Here's a riddle for our era: What is "unwelcome harassment"? If we've learned anything from the #MeToo movement — not to mention from Anita Hill and the other brave victims who came forward before this reckoning — it's that sexual harassment is, by any reasonable definition, never welcome. But tell that to the U.S. Senate, which has included that phrase in legislation meant to address gross inadequacies in Congress' internal sexual harassment policies, highlighting just how poorly some lawmakers understand this problem and opening the door to dangerous legal interpretations of what constitutes harassment.

Worse, efforts to address this and other problems in the Senate bill — and, ultimately, to make it easier for many government employees to seek justice against workplace harassers — appear to be stalled.

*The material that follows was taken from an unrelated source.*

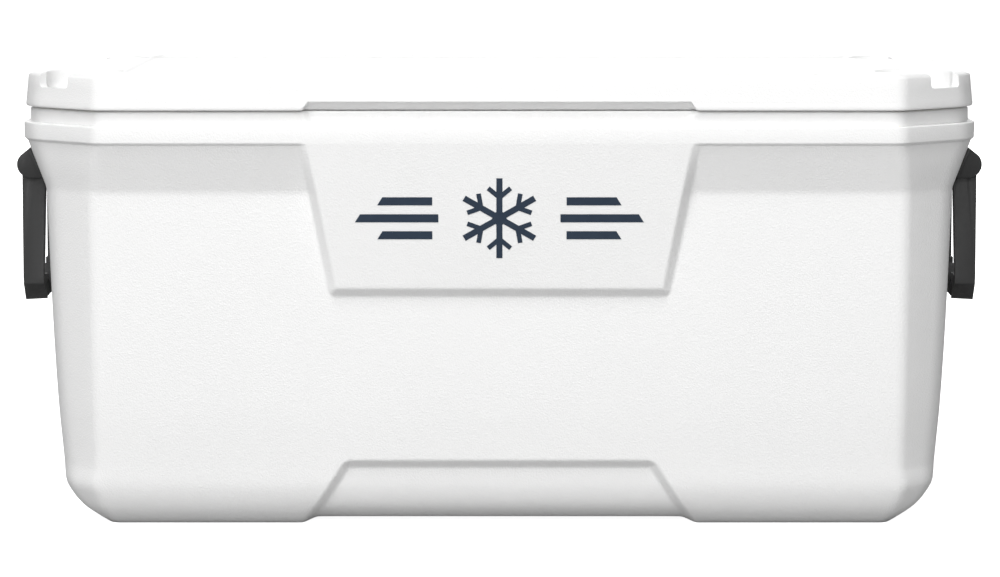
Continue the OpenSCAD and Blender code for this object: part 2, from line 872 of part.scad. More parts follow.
// Ring round the spout with a strap that runs beside the cap
module drain_tether() {
    ring_x = flange_x + flange_t;
    ring_t = 1;
    strap_w = 5;
    strap_end = 24;
    color(dark) difference() {
        union() {
            along_x(ring_x, ring_x + ring_t, spout_neck_r + 3);
            translate([ring_x, -strap_w / 2, drain_z]) cube([ring_t, strap_w, strap_end]);
            translate([ring_x, -strap_w / 2, drain_z + cap_r + 3]) cube([5, strap_w, 1.5]);
        }
        along_x(ring_x - 1, ring_x + ring_t + 1, spout_neck_r + 0.2);
    }
}

// ---- printed mark ---------------------------------------------------------------------------

// A six-armed frost star between two bars, on the face of the raised panel
mark_z = 312;
mark_star_r = 40;
mark_arm_w = 6;
mark_t = 0.4;
mark_bar_in = 60;
mark_bar_out = 142;

module mark_arm() {
    translate([-mark_arm_w / 2, 4]) square([mark_arm_w, mark_star_r - 4]);
    for (turn = [-50, 50])
        translate([0, mark_star_r * 0.52]) rotate(turn) translate([-mark_arm_w / 2.6, 0])
            square([mark_arm_w / 1.3, mark_star_r * 0.36]);
}

// Bar beside the star; the rows above and below the middle one are shorter
mark_row = 17;
mark_bar_half = 4;
module mark_bar(side, row) {
    near = side * (mark_bar_in + 6 * abs(row));
    far = side * (mark_bar_out - 22 * abs(row));
    cut = side * 5;
    polygon([
        [near, row * mark_row - mark_bar_half], [far, row * mark_row - mark_bar_half],
        [far - cut, row * mark_row + mark_bar_half], [near, row * mark_row + mark_bar_half]
    ]);
}

module mark_outline() {
    for (i = [0:5]) rotate(i * 60) mark_arm();
    circle(r = 7);
    for (side = [-1, 1], row = [-1, 0, 1]) mark_bar(side, row);
}

module front_decal() {
    foot_z = panel_foot_z + panel_bevel;
    lean = atan((half_y - panel_depth_at_foot) / (rim_bottom_z + 1 - foot_z));
    face_y = -panel_depth_at_foot - (mark_z - foot_z) * tan(lean);
    color(navy) translate([0, face_y, mark_z]) rotate([90 + lean, 0, 0]) linear_extrude(mark_t)
        mark_outline();
}

outer_shell();
foam_core();
inner_liner();
lid_top_shell();
lid_foam();
lid_bottom_shell();
hinge_body_leaves();
hinge_lid_leaves();
hinge_pins();
hinge_body_screws();
hinge_lid_screws();
handle_bracket_left_front();
handle_bracket_left_rear();
handle_bracket_right_front();
handle_bracket_right_rear();
handle_pivot_pins();
handle_bracket_screws();
handle_bail_left();
handle_bail_right();
handle_grip_left();
handle_grip_right();
drain_spout();
drain_gasket();
drain_nut();
drain_cap();
drain_cap_seal();
drain_tether();
front_decal();
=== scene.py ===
import math

import bmesh
import bpy
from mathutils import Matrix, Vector


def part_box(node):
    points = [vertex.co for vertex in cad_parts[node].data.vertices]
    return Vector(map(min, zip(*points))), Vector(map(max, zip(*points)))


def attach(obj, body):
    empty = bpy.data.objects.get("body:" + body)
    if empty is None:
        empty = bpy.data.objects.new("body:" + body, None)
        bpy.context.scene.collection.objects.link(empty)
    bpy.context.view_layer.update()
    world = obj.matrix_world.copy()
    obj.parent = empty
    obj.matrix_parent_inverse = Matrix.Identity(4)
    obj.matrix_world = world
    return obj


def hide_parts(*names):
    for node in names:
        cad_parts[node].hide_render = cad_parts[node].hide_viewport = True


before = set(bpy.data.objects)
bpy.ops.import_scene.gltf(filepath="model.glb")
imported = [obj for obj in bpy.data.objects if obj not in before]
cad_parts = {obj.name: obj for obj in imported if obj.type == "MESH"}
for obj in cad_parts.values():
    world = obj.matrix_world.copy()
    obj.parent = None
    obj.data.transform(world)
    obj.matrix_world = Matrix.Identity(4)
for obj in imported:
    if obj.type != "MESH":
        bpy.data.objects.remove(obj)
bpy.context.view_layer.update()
scene = bpy.context.scene
MM = 0.001

# ---- main sizes, in millimetres. They follow the CAD, but the rim's lower edge is 0.5 higher. ---
HALF_X, HALF_Y = 477.0, 227.5
WALL_X, WALL_Y = 454.0, 206.5
NECK_TOP, RIM_TOP, RIM_BOTTOM, FLARE_BOTTOM = 417.4, 402.0, 386.0, 336.0
NECK_IN = 6.0
LID_BOTTOM, LID_TOP = 418.0, 453.5
LID_X, LID_Y = 475.0, 226.0
SKIN = 3.0
SOFT_RATIO = 2.4
DRAIN_Z = 54.0


# ---- small helpers --------------------------------------------------------------------------
def lerp(a, b, t):
    return a + (b - a) * t


def along(a, b, t):
    return tuple(lerp(p, q, t) for p, q in zip(a, b))


def bezier(a, b, c, n):
    """n + 1 points of the quadratic curve from a to c that b pulls on."""
    out = []
    for i in range(n + 1):
        t = i / n
        out.append(tuple((1 - t) ** 2 * p + 2 * t * (1 - t) * q + t * t * r for p, q, r in zip(a, b, c)))
    return out


def soft_step(d, width, radius):
    """0 below 0 and 1 above width, straight in between, with both bends rounded by radius."""
    def bend(t):
        if t <= -radius:
            return 0.0
        if t >= radius:
            return t
        return (t + radius) ** 2 / (4 * radius)
    return (bend(d) - bend(d - width)) / width


def corner_distance(a, b, radius):
    """Distance inside a corner whose two sides are a and b away, with the corner rounded."""
    if a < radius and b < radius:
        return radius - math.hypot(radius - a, radius - b)
    return min(a, b)


def make_object(name, verts, faces, indices=None):
    mesh = bpy.data.meshes.new(name)
    mesh.from_pydata([(x * MM, y * MM, z * MM) for x, y, z in verts], [], faces)
    if indices:
        mesh.polygons.foreach_set("material_index", indices)
    obj = bpy.data.objects.new(name, mesh)
    scene.collection.objects.link(obj)
    return obj


def smooth(obj, angle=32):
    obj.data.polygons.foreach_set("use_smooth", [True] * len(obj.data.polygons))
    obj.data.set_sharp_from_angle(angle=math.radians(angle))


def bake(obj):
    """Applies the modifiers of obj to its mesh."""
    deps = bpy.context.evaluated_depsgraph_get()
    mesh = bpy.data.meshes.new_from_object(obj.evaluated_get(deps))
    old = obj.data
    obj.modifiers.clear()
    obj.data = mesh
    bpy.data.meshes.remove(old)


def carve(obj, cutters):
    """Cuts each closed cutter out of obj and removes the cutters."""
    for cutter in cutters:
        mod = obj.modifiers.new("cut", "BOOLEAN")
        mod.operation = "DIFFERENCE"
        mod.solver = "MANIFOLD"
        mod.object = cutter
        bake(obj)
        bpy.data.objects.remove(cutter)


def thicken(obj, thickness, offset):
    mod = obj.modifiers.new("skin", "SOLIDIFY")
    mod.thickness = thickness * MM
    mod.offset = offset
    mod.use_even_offset = False
    bake(obj)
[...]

With all the chaos in Washington this year, it's easy to forget that since the fall, nine members of Congress have resigned or announced they won't seek re-election because of #MeToo scandals. At least one of them, former U.S. Rep. Blake Farenthold of Texas, used tens of thousands of taxpayer dollars to settle a claim with a sexual harassment accuser, money that he has not paid back to the Treasury Department. It turns out that is perfectly legal under the ironically named Congressional Accountability Act, the 1995 law that governs the sexual harassment complaint process for members of Congress and their staffs, as well as thousands of other federal employees.

In response to those scandals, the House rose to the occasion, with members of both parties coming together in January to draft sweeping reforms to the law. The House bill, which passed unanimously the next month — a legislative miracle in 2018 — would make individuals accused of sexual harassment personally responsible for financial settlements, and would shorten and simplify the monthslong process victims must endure before they can file a lawsuit. It also would ensure that all accusers are provided free legal counsel.

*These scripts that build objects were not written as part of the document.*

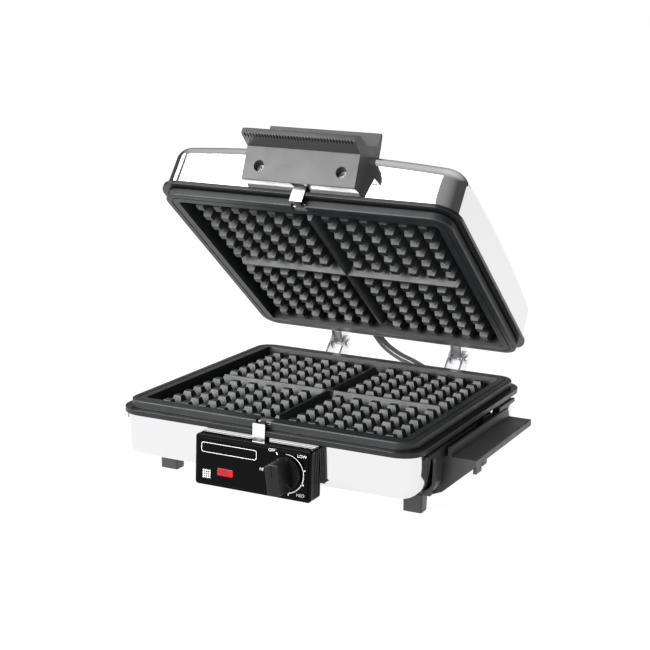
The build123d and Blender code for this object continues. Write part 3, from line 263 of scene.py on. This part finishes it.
# ---------------------------------------------------------------- materials
# Colours are linear, and sizes and depths are in metres.
def polished_shell():
    paint = Paint("polished_shell", (0.78, 0.78, 0.79), roughness=0.06, metallic=1.0)
    paint.vary_roughness(size=0.03, low=0.035, high=0.09)
    return paint.grain(size=0.11, depth=0.00006, detail=1.0).material


def bright_steel():
    paint = Paint("bright_steel", (0.86, 0.86, 0.87), roughness=0.3, metallic=1.0)
    paint.vary_roughness(size=0.004, low=0.24, high=0.38)
    return paint.grain(size=0.0012, depth=0.00002).material


def zinc_steel():
    paint = Paint("zinc_steel", (0.55, 0.55, 0.57), roughness=0.3, metallic=1.0)
    paint.vary_roughness(size=0.002, low=0.22, high=0.4)
    return paint.grain(size=0.0006, depth=0.00002).material


def nonstick_coat():
    paint = Paint("nonstick_coat", (0.015, 0.015, 0.016), roughness=0.38, specular_ior_level=0.4)
    paint.vary_colour(size=0.02, first=(0.012, 0.013, 0.014), second=(0.018, 0.019, 0.020))
    paint.vary_roughness(size=0.012, low=0.32, high=0.44)
    return paint.grain(size=0.0006, depth=0.00003).material


def frame_black():
    paint = Paint("frame_black", (0.009, 0.009, 0.010), roughness=0.3, specular_ior_level=0.35)
    paint.vary_roughness(size=0.01, low=0.24, high=0.36)
    return paint.grain(size=0.0008, depth=0.00002).material


def moulded_black():
    paint = Paint("moulded_black", (0.034, 0.036, 0.034), roughness=0.4, specular_ior_level=0.5)
    paint.vary_roughness(size=0.015, low=0.33, high=0.46)
    return paint.grain(size=0.0005, depth=0.00003).material


def knob_black():
    paint = Paint("knob_black", (0.008, 0.008, 0.008), roughness=0.3, specular_ior_level=0.2)
    paint.vary_roughness(size=0.004, low=0.26, high=0.36)
    return paint.grain(size=0.0005, depth=0.00002).material


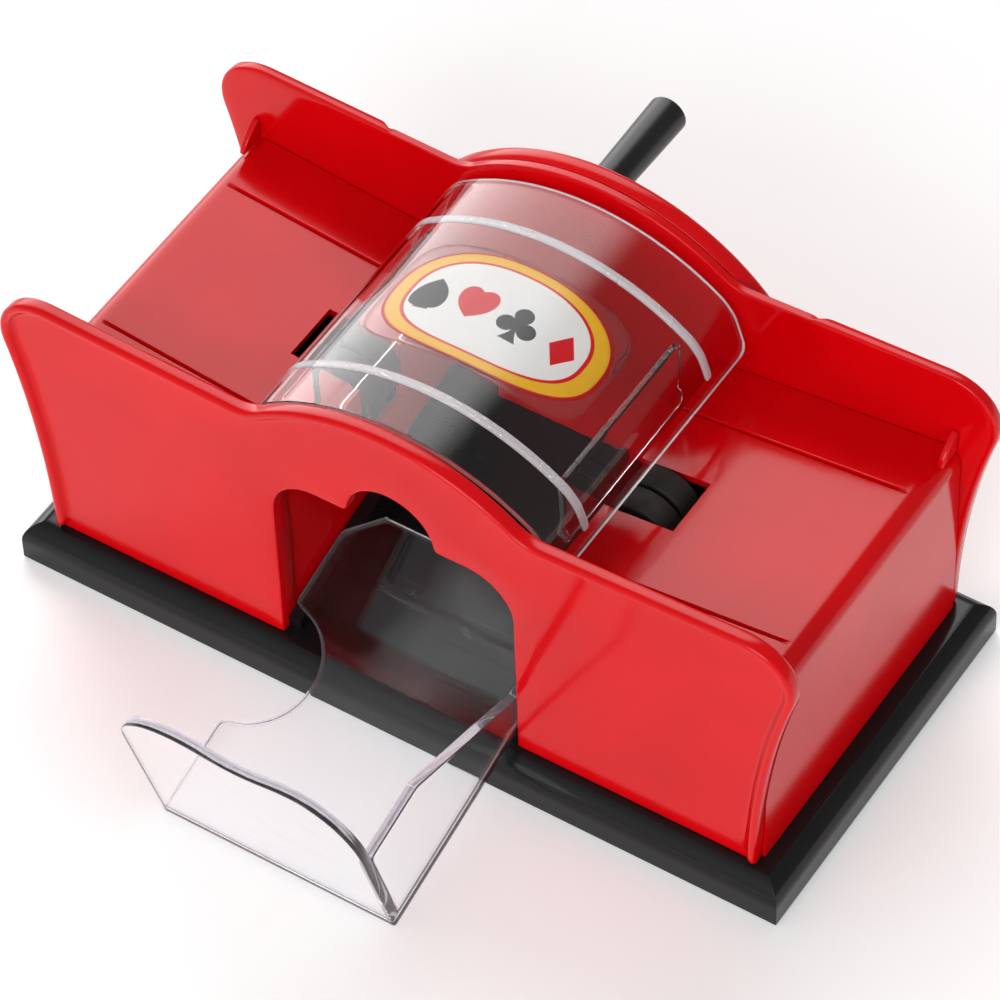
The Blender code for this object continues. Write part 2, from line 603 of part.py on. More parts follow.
def tray_rails():
    """The two sloped ledges in the bay that the receiving tray slides on."""
    rise = math.tan(SLED_TILT)
    ends = [(y, SLED_Z + (y - SLED_Y) * rise - GAP) for y in (LANE_HALF, -LANE_HALF)]
    outline = [(-LANE_HALF, WALL_FOOT), (LANE_HALF, WALL_FOOT)] + ends
    for side, start in (("left", -RAIL_OUT), ("right", RAIL_IN)):
        plate(side + "_tray_rail", "black_gloss", [outline], "YZ", start, RAIL_OUT - RAIL_IN)


def main():
    base()
    bottom_cover()
    front_wall()
    back_wall()
    for side, sign in (("left", -1), ("right", 1)):
        deck_side(side, sign)
    tray_rails()
    gear_train()
    bearings()
    gear_housing()
    crank()
    top_cover()
    receiving_tray()


if __name__ == "__main__":
    main()
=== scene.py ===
"""Looks of a hand-cranked card shuffler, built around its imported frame.

Each class below is one sub-assembly: it holds its sizes in millimetres, works its surfaces out as
numpy arrays, and dresses them. A surface is either a profile carried along a path or a grid of two
parameters. Arrays become metres where a mesh is made, and every piece stays at the origin with its
place in its mesh. +X runs along the base, the receiving tray comes out towards -Y, +Z is up.
"""

import json
import logging
import math
from dataclasses import dataclass, field
from enum import Enum
from typing import Callable, Optional, Sequence, Union

import bmesh
import bpy
import numpy as np
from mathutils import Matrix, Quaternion, Vector

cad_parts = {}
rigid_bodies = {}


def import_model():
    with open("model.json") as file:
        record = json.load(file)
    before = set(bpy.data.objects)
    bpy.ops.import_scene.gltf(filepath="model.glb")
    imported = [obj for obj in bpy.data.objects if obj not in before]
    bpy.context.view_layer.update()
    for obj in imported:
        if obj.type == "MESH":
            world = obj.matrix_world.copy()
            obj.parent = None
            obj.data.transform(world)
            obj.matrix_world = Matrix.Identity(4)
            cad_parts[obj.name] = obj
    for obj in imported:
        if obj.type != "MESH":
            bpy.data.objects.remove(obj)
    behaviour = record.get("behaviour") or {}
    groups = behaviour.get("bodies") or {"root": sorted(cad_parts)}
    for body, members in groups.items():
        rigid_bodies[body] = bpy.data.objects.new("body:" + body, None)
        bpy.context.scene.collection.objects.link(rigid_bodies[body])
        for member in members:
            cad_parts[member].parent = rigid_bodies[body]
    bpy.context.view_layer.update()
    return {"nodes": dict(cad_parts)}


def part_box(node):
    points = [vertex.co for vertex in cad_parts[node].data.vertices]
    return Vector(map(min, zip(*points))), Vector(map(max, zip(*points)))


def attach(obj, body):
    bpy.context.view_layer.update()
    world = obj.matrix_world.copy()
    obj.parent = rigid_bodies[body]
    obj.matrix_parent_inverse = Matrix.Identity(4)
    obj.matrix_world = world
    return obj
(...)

Then it was the Senate's turn to take a stab at the legislation. And it remained the Senate's turn for months, as Mitch McConnell, the majority leader, stalled for time, trying to placate some male senators concerned about their potential financial exposure under the House bill, as the Wall Street Journal recently described it.

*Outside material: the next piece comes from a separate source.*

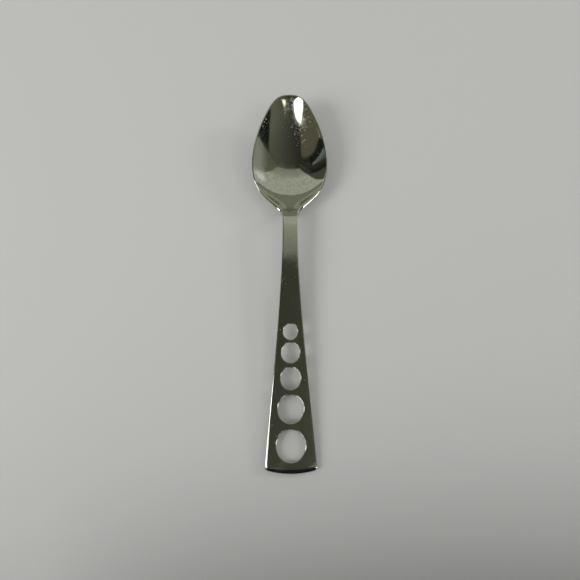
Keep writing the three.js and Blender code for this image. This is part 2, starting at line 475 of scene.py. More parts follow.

After pressure mounted for McConnell to hold a vote, including from all of the chamber's women members, the Senate finally rushed through a bill in late May. The Senate bill is inferior to the House version — with which it must now be reconciled — in several ways. In addition to muddying the definition of harassment, the Senate legislation would allow lawmakers accused of harassment to avoid full financial responsibility by requiring that they reimburse the Treasury only for compensatory damages, rather than also for other damages; it's not clear why. Instead of providing accusers with legal counsel, the Senate bill would provide them with a "confidential adviser" who would be barred from dispensing legal advice, and it would keep in place some of the unnecessary hoops accusers currently must jump through before they can sue.

In short, if the House bill is a root canal, then the Senate version is a filling — it would leave things better than they were before, but it would not go far enough toward addressing the rot at the core of the existing law.